### WHAT THE TASK REQUIRES
Locate the word "from" in the data below, then copy every line that holds it.

### DATASET EXTRACT
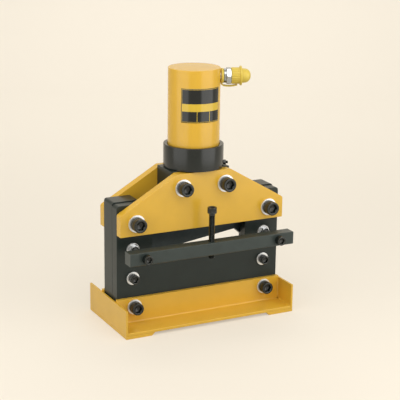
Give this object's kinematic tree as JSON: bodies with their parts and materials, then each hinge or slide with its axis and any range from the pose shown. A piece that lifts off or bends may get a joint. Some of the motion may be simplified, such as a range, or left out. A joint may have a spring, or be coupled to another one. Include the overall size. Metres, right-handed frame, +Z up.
{
  "type": "busbar cutting machine",
  "caption": "Hydraulic bench shear for flat busbar: yellow cylinder on cheek plates over a black guillotine frame, hold-down bar in front, low yellow base.",
  "frame": {"origin": "on the ground, below the middle of the machine's bounding box; the cylinder's axis stands 8.5 mm behind it", "axes": "+X along the busbar slot to the right as seen from the hold-down bar's side, +Y to the rear, +Z up along the cylinder"},
  "size_m": [0.365, 0.197, 0.497],
  "materials": {
    "yellow_paint": "satin enamel over steel plate",
    "black_frame_finish": "blackened, ground steel plate",
    "black_oxide": "black oxide, oiled",
    "zinc_plate": "bright zinc plate",
    "tool_steel": "ground tool steel, darkened",
    "machined_steel": "machined",
    "hard_chrome": "hard chrome, ground",
    "seal_rubber": "moulded",
    "cap_plastic": "soft moulded plastic",
    "label_film": "printed film, left plain"
  },
  "bodies": {
    "machine": {"base_floor_plate": "yellow_paint", "base_foot_rails": "yellow_paint", "base_end_plate_left": "yellow_paint", "base_end_plate_right": "yellow_paint", "base_front_wall": "yellow_paint", "base_rear_wall": "yellow_paint", "frame_front_layer": "black_frame_finish", "frame_rear_layer": "black_frame_finish", "fixed_blade": "tool_steel", "fixed_blade_screws": "black_oxide", "front_cheek_plate": "yellow_paint", "rear_cheek_plate": "yellow_paint", "cheek_bolts": "black_oxide", "cheek_washers": "zinc_plate", "cheek_nuts": "black_oxide", "base_bolts": "black_oxide", "base_washers": "zinc_plate", "base_nuts": "black_oxide", "frame_bolts": "black_oxide", "frame_washers": "zinc_plate", "head_block": "black_frame_finish", "rod_gland": "machined_steel", "gland_seal": "seal_rubber", "mounting_collar": "black_oxide", "collar_lock_screw": "black_oxide", "collar_lock_nut": "black_oxide", "cylinder_barrel": "yellow_paint", "label_plate": "label_film", "port_adapter": "zinc_plate", "coupler_half": "zinc_plate", "cap_strap": "cap_plastic", "hold_down_bar": "black_frame_finish", "bar_bolts": "black_oxide", "bar_washers": "zinc_plate", "bar_nuts": "zinc_plate"},
    "ram": {"piston": "machined_steel", "piston_seal": "seal_rubber", "ram_rod": "hard_chrome", "piston_nut": "machined_steel", "return_spring": "machined_steel", "blade_holder": "black_frame_finish", "holder_pin": "machined_steel", "moving_blade": "tool_steel", "moving_blade_screws": "black_oxide"},
    "hold_down": {"hold_down_screw": "black_oxide"},
    "cap": {"dust_cap": "cap_plastic"}
  },
  "joints": [
    {"name": "blade_stroke", "type": "slide", "parent": "machine", "child": "ram", "axis": [0, 0, -1], "range_m": [0, 0.045], "stiffness_N_per_m": 5600, "springref_m": -0.045, "deforming": ["return_spring"]},
    {"name": "hold_down_travel", "type": "slide", "parent": "machine", "child": "hold_down", "axis": [0, 0, 1], "range_m": [-0.0555, 0.009]},
    {"name": "cap_pull_off", "type": "slide", "parent": "machine", "child": "cap", "axis": [0.9272, -0.3746, 0], "range_m": [0, 0.03]}
  ]
}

### SOLUTION TO THE PROBLEM
Give this object's kinematic tree as JSON: bodies with their parts and materials, then each hinge or slide with its axis and any range from the pose shown. A piece that lifts off or bends may get a joint. Some of the motion may be simplified, such as a range, or left out. A joint may have a spring, or be coupled to another one. Include the overall size. Metres, right-handed frame, +Z up.
  "frame": {"origin": "on the ground, below the middle of the machine's bounding box; the cylinder's axis stands 8.5 mm behind it", "axes": "+X along the busbar slot to the right as seen from the hold-down bar's side, +Y to the rear, +Z up along the cylinder"},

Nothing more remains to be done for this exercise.